(DATA PROVIDED):
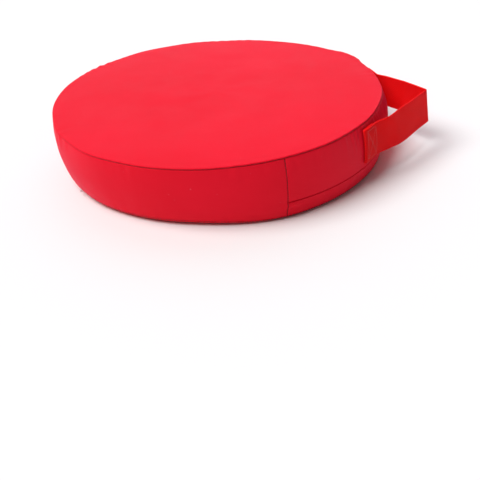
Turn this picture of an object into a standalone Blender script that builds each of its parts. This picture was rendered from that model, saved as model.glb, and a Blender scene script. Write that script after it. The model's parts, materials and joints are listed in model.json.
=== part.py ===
"""Round floor cushion: a foam disc in a sewn cover, with a concealed zip and a webbing handle.

Frame: origin at the centre of the underside, +Z up, handle on +X. Lengths are in metres.
Round the rim, a bearing is an angle in degrees from +X towards +Y. "Front" pieces lie at
negative bearings and "rear" pieces at positive ones.
"""

import math

import bmesh
import bpy
from mathutils import Matrix, Vector

# ---- Driving dimensions: the cover ----
DIAMETER = 0.350            # over the belly of the side band
HEIGHT = 0.065              # underside to the crown of the top panel
CROWN = 0.0026              # rise of the top panel from its edge to its middle
SEAM_INSET = 0.0045         # how far the two edge seams lie inside the belly
UNDERSIDE_LIFT = 0.0015     # rise of the bottom panel from its flat to its edge
UNDERSIDE_MARGIN = 0.009    # width of the rising margin of the bottom panel
FABRIC = 0.001              # thickness of every sewn cover panel
SEAM_DROP = 0.0008          # from a panel's outer face to the thread in its edge seam
THREAD_RADIUS = 0.00035
GAP = 0.0003                # clearance between neighbours that touch

# ---- Driving dimensions: the zip ----
ZIP_HALF_ANGLE = 59.0       # bearing of the two upright seams that end the zip band
ZIP_HEIGHT = 0.0180         # from the underside to the middle of the zip
ZIP_SLIT = 0.0016           # opening between the two fabric strips
TAPE_WIDTH = 0.010
TAPE_THICKNESS = 0.0005
COIL_HEIGHT = 0.0014
COIL_THICKNESS = 0.0018
SLIDER_BEARING = 56.0       # where the closed slider stops
SLIDER_LENGTH = 0.009
SLIDER_HEIGHT = 0.0056
SLIDER_PLATE = 0.0012
NECK_LENGTH = 0.003
NECK_HEIGHT = 0.0009
LUG_WIDTH = 0.0016
LUG_HEIGHT = 0.0030
PULL_LENGTH = 0.0115        # from its pin to its tip
PULL_WIDTH = 0.005
PULL_THICKNESS = 0.001
PULL_PIN_RADIUS = 0.0005
PULL_EAR = 0.0008
SLIDER_EASE = 0.0006        # running clearance behind the coils
FOAM_EASE = 0.0010          # room between the foam and the back of the slider

# ---- Driving dimensions: the handle ----
WEBBING_WIDTH = 0.034
WEBBING_THICKNESS = 0.0015
HANDLE_HEIGHT = 0.0417      # from the underside to the webbing's middle line
HANDLE_ROOT_ANGLE = 21.0    # bearing where each end leaves the side band
HANDLE_TAB_LENGTH = 0.020   # length of each sewn end
HANDLE_REACH = 0.042        # how far the crease stands out beyond the band's belly
CREASE_OFFSET = 0.0145      # the crease lies this far towards the rear end
CREASE_RADIUS = 0.003
LEG_BOW = 0.0015            # outward bow of each leg
HINGE_OUT = 0.015           # from the belly to the line that the handle swings about
SWING_CLEARANCE = 0.0004
STITCH_MARGIN = 0.003       # from the edge of a sewn end to its stitching

# ---- Fineness of the meshes ----
ROUND_STEPS = 72            # facets in a full turn
BAND_ROWS = 7
WEBBING_ROWS = 6
LEG_STEPS = 9

# ---- Sizes that follow ----
BELLY_RADIUS = DIAMETER / 2
SEAM_RADIUS = BELLY_RADIUS - SEAM_INSET
PANEL_RADIUS = SEAM_RADIUS - FABRIC
TOP_EDGE = HEIGHT - CROWN
TOP_SEAM = TOP_EDGE - SEAM_DROP
BOTTOM_SEAM = UNDERSIDE_LIFT + SEAM_DROP
SEAM_HALF_GROOVE = THREAD_RADIUS + GAP
BAND_TOP = TOP_SEAM - SEAM_HALF_GROOVE
BAND_BOTTOM = BOTTOM_SEAM + SEAM_HALF_GROOVE
BAND_MIDDLE = (BAND_TOP + BAND_BOTTOM) / 2
UPRIGHT_HALF_GROOVE = math.degrees((THREAD_RADIUS + 1.5 * GAP) / BELLY_RADIUS)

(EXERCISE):
Please print the material above exactly as it appears, from its first line through the line containing "a webbing handle.", inclusive, and stop there.

(PROBLEM SOLUTION):
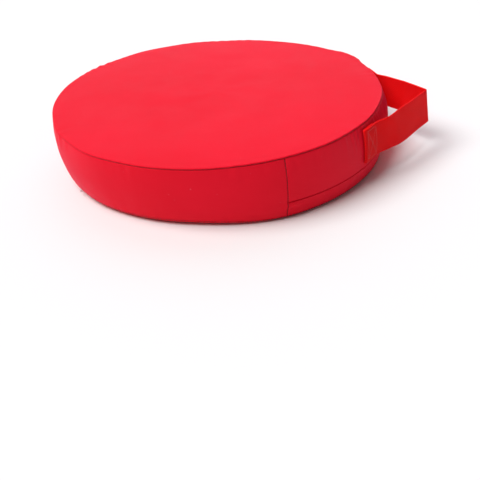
Turn this picture of an object into a standalone Blender script that builds each of its parts. This picture was rendered from that model, saved as model.glb, and a Blender scene script. Write that script after it. The model's parts, materials and joints are listed in model.json.
=== part.py ===
"""Round floor cushion: a foam disc in a sewn cover, with a concealed zip and a webbing handle.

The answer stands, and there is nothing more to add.